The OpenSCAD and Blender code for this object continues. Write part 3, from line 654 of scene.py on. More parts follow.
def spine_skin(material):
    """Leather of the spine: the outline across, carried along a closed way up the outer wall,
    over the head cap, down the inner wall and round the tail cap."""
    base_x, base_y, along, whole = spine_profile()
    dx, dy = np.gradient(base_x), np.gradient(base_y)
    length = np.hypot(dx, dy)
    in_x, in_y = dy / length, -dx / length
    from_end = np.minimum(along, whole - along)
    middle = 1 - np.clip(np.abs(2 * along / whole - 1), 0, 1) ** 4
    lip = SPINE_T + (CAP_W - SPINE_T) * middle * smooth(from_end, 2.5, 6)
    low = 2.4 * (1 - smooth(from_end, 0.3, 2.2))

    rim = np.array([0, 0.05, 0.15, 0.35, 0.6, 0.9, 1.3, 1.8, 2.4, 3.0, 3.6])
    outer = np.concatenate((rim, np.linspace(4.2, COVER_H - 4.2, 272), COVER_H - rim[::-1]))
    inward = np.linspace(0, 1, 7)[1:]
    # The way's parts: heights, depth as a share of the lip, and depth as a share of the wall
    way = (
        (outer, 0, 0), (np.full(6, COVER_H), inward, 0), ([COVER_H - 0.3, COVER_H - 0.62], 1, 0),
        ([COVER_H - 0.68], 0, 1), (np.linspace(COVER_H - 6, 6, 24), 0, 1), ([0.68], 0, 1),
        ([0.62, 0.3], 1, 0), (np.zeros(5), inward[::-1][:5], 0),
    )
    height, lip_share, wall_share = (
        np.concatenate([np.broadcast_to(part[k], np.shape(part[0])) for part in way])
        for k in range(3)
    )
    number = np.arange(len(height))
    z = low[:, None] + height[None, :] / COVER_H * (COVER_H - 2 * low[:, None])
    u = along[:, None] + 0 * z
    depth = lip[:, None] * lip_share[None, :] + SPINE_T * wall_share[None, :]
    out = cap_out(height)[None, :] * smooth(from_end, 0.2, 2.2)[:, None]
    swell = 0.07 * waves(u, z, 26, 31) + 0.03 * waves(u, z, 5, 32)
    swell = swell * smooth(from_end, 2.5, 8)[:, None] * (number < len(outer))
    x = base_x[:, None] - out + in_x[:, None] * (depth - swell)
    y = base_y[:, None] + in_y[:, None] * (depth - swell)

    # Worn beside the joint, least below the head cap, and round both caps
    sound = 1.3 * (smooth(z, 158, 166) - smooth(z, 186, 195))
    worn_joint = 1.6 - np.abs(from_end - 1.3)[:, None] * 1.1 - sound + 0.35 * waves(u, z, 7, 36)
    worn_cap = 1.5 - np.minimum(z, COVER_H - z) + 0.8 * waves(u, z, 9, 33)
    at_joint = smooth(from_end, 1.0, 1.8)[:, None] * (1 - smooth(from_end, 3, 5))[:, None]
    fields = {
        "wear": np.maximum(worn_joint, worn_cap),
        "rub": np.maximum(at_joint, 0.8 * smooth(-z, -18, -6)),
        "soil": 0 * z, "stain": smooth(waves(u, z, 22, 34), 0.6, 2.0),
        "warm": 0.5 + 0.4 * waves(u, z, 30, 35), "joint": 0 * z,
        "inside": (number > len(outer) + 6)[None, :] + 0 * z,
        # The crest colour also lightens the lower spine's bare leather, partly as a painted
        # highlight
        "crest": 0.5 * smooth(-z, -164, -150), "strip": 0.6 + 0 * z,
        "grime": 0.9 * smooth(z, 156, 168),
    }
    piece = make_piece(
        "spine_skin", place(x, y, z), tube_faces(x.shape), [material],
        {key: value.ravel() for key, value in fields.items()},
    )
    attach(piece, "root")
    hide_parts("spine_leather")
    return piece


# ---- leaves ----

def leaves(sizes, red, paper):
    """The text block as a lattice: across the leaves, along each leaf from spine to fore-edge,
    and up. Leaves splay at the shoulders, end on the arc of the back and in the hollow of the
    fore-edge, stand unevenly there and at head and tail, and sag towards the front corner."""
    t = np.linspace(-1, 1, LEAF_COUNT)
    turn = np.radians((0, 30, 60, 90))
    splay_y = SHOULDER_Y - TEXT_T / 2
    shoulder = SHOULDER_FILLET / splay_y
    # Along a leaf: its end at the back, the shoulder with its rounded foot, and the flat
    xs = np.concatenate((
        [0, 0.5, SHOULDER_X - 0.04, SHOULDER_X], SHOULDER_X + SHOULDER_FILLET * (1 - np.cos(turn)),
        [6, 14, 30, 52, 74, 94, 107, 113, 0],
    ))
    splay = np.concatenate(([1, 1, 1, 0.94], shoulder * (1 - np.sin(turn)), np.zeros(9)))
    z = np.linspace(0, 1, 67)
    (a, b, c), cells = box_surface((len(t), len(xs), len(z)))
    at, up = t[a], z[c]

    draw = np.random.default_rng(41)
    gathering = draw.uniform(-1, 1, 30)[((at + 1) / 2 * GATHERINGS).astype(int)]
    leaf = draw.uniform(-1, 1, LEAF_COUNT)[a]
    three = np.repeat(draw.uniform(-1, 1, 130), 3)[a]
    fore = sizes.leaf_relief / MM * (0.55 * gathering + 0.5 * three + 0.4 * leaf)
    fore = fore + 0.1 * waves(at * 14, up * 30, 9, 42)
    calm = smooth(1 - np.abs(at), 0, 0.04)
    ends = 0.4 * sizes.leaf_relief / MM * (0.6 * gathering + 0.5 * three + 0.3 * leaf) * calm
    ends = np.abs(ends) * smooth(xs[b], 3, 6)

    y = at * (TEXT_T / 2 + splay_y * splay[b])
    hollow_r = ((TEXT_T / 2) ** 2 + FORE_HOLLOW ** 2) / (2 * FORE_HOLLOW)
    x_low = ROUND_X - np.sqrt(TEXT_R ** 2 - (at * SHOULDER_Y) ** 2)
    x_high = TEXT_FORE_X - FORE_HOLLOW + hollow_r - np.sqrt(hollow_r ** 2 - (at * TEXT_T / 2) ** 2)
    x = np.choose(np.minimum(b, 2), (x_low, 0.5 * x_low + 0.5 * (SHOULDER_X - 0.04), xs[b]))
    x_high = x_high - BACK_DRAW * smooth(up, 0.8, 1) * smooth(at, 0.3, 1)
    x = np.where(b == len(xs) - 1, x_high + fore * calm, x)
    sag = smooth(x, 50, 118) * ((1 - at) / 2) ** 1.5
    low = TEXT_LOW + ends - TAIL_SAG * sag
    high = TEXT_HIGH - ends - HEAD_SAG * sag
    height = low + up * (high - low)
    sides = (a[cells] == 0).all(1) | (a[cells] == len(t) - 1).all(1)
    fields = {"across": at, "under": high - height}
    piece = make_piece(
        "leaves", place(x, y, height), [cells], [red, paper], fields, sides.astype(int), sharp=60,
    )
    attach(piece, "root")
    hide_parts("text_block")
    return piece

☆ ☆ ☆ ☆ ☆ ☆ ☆

**Task description:** Give back the listing exactly, please, from its first line to the line containing "low = 2.4 *", inclusive, and nothing past that line.

**Full response:**
The OpenSCAD and Blender code for this object continues. Write part 3, from line 654 of scene.py on. More parts follow.
def spine_skin(material):
    """Leather of the spine: the outline across, carried along a closed way up the outer wall,
    over the head cap, down the inner wall and round the tail cap."""
    base_x, base_y, along, whole = spine_profile()
    dx, dy = np.gradient(base_x), np.gradient(base_y)
    length = np.hypot(dx, dy)
    in_x, in_y = dy / length, -dx / length
    from_end = np.minimum(along, whole - along)
    middle = 1 - np.clip(np.abs(2 * along / whole - 1), 0, 1) ** 4
    lip = SPINE_T + (CAP_W - SPINE_T) * middle * smooth(from_end, 2.5, 6)
    low = 2.4 * (1 - smooth(from_end, 0.3, 2.2))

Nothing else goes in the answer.